Em muitos países europeus, a esquerda constatou uma viragem das classes populares, sobretudo no terreno dos valores, e procurou uma “nova maioria eleitoral” dela excluindo as “categorias populares”. Os “sem-papéis” e as minorias identitárias ou culturais tornaram-se para a esquerda “um povo de substituição”. Esta linha acentuou o divórcio com as classes populares. Da França à Áustria, a extrema-direita tornou-se maioritária no voto operário. É a “esquerda sem povo”
Na América, o populismo tem fundas raízes desde o fim do século XIX e que se reavivaram nos anos 1930. Em termos de política anti-imigração é bom lembrar o slogan “The Chinese must go”, lançado pelo populista Denis Kearney em 1878 e que deu lugar, em 1882, à primeira lei da História americana contra uma nacionalidade específica — o Chinese Exclusion Act. Nos anos 1920, o Congresso impôs severas quotas à imigração da Europa meridional e Oriental (e só revogadas em 1965).
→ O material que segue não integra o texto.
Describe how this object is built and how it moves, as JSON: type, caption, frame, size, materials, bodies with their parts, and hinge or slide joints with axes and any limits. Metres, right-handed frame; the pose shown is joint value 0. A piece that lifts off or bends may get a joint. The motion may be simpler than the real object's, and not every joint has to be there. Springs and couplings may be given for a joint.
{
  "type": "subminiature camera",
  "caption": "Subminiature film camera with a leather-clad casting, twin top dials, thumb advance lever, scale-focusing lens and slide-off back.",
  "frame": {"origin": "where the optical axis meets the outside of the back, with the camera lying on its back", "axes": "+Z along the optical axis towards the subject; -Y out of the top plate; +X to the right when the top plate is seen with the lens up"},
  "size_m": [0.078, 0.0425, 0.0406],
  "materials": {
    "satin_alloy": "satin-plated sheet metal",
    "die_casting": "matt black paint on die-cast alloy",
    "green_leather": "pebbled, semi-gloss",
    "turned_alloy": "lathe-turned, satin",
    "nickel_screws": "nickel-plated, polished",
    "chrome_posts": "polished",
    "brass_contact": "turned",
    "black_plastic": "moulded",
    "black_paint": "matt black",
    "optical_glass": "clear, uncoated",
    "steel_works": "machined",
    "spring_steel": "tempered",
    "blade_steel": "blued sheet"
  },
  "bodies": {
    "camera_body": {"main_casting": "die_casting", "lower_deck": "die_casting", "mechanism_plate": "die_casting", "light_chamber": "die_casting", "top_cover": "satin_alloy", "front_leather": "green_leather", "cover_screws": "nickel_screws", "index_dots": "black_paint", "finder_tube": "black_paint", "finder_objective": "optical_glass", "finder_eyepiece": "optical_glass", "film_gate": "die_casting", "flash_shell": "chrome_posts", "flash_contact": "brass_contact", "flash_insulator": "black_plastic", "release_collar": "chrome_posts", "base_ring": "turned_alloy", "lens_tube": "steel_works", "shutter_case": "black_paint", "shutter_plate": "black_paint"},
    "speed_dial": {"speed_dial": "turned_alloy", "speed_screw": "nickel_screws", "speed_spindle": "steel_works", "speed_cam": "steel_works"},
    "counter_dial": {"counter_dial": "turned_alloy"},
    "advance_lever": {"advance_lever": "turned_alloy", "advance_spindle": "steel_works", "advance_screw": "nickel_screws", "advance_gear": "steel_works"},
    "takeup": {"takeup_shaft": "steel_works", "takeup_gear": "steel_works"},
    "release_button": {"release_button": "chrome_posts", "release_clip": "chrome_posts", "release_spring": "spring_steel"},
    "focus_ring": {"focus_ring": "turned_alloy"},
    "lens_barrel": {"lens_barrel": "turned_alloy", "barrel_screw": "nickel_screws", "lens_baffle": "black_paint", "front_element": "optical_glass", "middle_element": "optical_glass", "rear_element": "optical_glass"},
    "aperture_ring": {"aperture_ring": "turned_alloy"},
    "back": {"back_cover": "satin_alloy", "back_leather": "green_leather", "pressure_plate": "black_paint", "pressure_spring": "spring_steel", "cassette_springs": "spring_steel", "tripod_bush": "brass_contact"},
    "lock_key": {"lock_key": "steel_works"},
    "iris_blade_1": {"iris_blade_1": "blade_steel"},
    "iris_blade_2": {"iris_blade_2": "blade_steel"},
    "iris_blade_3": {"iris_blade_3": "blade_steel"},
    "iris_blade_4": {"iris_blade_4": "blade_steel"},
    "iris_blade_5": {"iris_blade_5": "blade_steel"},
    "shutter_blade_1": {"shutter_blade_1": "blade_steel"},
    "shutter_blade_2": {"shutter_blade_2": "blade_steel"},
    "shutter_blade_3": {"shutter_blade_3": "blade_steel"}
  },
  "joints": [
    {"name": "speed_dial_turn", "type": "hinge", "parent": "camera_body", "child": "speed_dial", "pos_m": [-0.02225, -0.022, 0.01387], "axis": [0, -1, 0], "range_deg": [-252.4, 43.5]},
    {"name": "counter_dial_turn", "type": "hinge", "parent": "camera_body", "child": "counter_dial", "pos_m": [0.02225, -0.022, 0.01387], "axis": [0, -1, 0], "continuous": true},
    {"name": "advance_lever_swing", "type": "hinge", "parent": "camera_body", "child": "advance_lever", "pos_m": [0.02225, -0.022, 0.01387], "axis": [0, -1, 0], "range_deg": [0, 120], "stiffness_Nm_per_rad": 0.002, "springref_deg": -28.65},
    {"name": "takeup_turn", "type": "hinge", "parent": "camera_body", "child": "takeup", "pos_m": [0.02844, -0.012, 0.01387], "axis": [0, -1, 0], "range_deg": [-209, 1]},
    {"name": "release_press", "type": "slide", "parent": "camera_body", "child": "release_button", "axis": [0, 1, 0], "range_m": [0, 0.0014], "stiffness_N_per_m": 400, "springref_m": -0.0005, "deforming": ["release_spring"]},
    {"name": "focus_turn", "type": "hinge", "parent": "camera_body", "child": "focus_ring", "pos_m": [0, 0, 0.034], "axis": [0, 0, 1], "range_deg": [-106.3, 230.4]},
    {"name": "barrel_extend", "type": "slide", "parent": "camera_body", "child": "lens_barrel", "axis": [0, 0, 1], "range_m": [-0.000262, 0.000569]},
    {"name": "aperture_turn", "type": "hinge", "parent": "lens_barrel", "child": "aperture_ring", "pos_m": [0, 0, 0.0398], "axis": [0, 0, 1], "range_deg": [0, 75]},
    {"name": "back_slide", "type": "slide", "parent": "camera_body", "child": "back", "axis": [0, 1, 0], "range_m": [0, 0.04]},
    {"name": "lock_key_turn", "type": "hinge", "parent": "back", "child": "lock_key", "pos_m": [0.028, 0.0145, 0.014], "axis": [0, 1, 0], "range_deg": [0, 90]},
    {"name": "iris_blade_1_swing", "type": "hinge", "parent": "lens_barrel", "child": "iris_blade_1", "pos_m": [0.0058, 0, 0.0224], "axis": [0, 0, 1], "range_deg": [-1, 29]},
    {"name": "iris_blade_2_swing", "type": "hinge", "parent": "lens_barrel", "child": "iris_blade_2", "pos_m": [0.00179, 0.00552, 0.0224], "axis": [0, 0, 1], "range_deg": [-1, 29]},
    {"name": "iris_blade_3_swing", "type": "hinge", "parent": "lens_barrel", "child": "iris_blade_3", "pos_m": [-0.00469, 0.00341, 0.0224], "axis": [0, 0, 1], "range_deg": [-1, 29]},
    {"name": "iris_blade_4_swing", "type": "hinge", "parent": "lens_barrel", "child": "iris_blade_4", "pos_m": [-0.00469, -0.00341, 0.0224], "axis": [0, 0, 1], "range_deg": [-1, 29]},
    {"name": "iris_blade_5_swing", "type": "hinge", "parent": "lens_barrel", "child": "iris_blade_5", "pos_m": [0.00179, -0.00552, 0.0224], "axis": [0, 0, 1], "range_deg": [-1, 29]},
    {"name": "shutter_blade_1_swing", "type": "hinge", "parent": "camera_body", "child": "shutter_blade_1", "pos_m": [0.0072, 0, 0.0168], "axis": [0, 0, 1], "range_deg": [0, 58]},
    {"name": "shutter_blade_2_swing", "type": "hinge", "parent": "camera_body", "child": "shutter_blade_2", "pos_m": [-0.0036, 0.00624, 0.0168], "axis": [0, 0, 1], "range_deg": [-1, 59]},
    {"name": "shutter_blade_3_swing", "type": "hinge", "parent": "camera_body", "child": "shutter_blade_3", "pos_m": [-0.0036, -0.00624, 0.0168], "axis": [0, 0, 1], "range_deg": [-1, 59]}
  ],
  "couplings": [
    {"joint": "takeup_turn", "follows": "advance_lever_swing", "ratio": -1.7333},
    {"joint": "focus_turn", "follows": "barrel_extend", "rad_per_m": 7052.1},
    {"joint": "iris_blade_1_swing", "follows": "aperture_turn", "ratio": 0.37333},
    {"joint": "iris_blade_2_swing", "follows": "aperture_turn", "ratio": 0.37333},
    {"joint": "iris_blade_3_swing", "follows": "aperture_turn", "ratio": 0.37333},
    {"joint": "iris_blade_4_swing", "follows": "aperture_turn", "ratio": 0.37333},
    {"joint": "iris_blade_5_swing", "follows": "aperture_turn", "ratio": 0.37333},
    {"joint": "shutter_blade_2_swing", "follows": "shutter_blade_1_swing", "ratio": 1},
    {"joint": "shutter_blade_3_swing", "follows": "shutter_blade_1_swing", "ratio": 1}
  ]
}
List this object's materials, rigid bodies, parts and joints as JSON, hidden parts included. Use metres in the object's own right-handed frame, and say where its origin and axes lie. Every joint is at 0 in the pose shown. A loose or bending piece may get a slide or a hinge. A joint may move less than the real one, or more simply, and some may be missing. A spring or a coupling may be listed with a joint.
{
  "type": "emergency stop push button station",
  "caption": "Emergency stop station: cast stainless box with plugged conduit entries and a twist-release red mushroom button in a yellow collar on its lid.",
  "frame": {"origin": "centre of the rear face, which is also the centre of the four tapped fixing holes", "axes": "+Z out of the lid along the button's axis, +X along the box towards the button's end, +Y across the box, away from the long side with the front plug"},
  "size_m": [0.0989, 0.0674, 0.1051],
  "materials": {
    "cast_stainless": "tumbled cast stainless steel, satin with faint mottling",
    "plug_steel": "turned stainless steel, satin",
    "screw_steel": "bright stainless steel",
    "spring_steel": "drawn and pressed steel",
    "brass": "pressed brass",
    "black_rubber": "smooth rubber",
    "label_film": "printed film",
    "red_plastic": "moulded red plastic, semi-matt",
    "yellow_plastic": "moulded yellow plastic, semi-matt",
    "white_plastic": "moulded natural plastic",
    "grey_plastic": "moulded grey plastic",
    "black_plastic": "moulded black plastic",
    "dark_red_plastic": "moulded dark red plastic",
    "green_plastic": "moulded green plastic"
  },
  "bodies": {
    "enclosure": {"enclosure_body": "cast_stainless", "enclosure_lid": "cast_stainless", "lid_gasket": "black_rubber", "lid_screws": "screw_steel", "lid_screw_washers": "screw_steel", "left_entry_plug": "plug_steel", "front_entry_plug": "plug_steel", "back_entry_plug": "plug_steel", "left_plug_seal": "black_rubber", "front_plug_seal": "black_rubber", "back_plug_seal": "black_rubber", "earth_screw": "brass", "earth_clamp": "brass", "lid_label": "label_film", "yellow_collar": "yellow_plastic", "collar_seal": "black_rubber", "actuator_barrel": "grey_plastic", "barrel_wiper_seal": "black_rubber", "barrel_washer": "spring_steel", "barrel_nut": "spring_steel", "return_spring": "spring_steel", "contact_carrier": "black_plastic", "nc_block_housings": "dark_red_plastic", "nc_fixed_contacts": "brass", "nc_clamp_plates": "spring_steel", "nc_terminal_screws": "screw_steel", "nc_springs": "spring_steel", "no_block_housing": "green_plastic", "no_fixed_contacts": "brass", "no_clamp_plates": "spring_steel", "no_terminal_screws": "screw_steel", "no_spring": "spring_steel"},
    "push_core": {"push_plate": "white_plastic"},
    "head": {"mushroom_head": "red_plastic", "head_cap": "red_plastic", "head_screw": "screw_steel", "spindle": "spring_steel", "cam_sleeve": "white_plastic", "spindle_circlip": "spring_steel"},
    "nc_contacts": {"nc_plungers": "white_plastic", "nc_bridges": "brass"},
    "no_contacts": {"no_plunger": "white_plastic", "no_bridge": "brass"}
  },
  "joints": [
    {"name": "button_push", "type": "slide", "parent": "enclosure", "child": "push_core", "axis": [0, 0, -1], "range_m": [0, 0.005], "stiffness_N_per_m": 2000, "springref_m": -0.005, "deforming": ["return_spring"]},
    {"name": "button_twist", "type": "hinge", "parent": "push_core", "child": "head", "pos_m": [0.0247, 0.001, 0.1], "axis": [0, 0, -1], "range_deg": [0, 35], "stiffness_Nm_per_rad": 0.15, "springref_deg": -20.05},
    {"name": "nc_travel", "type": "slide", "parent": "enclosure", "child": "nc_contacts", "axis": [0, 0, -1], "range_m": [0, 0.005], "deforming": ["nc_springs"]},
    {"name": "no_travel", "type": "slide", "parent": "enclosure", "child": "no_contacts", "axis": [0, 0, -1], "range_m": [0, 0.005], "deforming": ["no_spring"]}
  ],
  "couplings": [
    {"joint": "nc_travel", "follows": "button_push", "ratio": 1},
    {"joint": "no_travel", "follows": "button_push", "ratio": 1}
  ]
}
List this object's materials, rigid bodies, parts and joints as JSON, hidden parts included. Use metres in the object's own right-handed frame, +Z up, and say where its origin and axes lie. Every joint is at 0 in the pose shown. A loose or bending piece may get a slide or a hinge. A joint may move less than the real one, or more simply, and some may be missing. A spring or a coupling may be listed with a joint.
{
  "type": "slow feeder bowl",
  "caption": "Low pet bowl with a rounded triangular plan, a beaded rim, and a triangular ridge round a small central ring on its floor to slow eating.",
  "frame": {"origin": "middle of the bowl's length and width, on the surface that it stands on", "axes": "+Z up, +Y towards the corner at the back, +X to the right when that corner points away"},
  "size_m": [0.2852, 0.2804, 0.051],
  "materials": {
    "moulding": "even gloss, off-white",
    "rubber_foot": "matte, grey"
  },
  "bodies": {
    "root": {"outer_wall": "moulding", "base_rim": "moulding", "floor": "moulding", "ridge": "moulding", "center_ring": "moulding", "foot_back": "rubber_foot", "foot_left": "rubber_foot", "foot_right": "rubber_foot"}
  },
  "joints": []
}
Também a palavra de ordem “America First” tem uma história que remonta aos anos 1930. O leitor pode ler um resumo no ensaio acabado de publicar na Foreign Affairs pelo historiador Michal Kazin (autor de The Populist Persuasion: An Americam History)
Os historiadores distinguem duas tradições de populismo. Uma de esquerda, baseada na noção de classe e dirigida contra os patrões e plutocratas, outra de direita, que realça “os verdadeiros americanos” numa óptica de “nacionalismo racial e numa “concepção da América em termos etno-raciais”. É esta segunda família a representada por Trump.
Kazin cita o politólogo Justin Gest, que escreve: 65% dos americanos brancos aceitariam votar por um partido que defenda “suster a imigração maciça, reservando os empregos americanos para os trabalhadores americanos, preservando a herança cristã da América e pondo termo à ameaça do islão”. O papel de Trump não foi apenas dar voz ao protesto. Foi transformá-lo numa força política agressiva que contesta as próprias instituições. Para alguns, a sua campanha poderia substituir o “America First” por “Make America Hate Again” (Façam a América odiar de novo).
Mas nada é simples. “O populismo pode ser perigoso, mas pode ser também necessário”, adverte Kazin. E cita outro historiador, C. Vann Woodward, que em 1959 escrevia em polémica com intelectuais: “Podemos esperar e ter esperança em que futuras sublevações abalem as cadeiras do poder e do privilégio e funcionem como uma terapia periódica que parece necessária à saúde da democracia.”
Trágico será que democratas e republicanos permaneçam surdos ao grande mal-estar que atravessa a sociedade americana ou que o manipulem em termos de mero cálculo eleitoral. O protesto não passará à história no 8 de Novembro.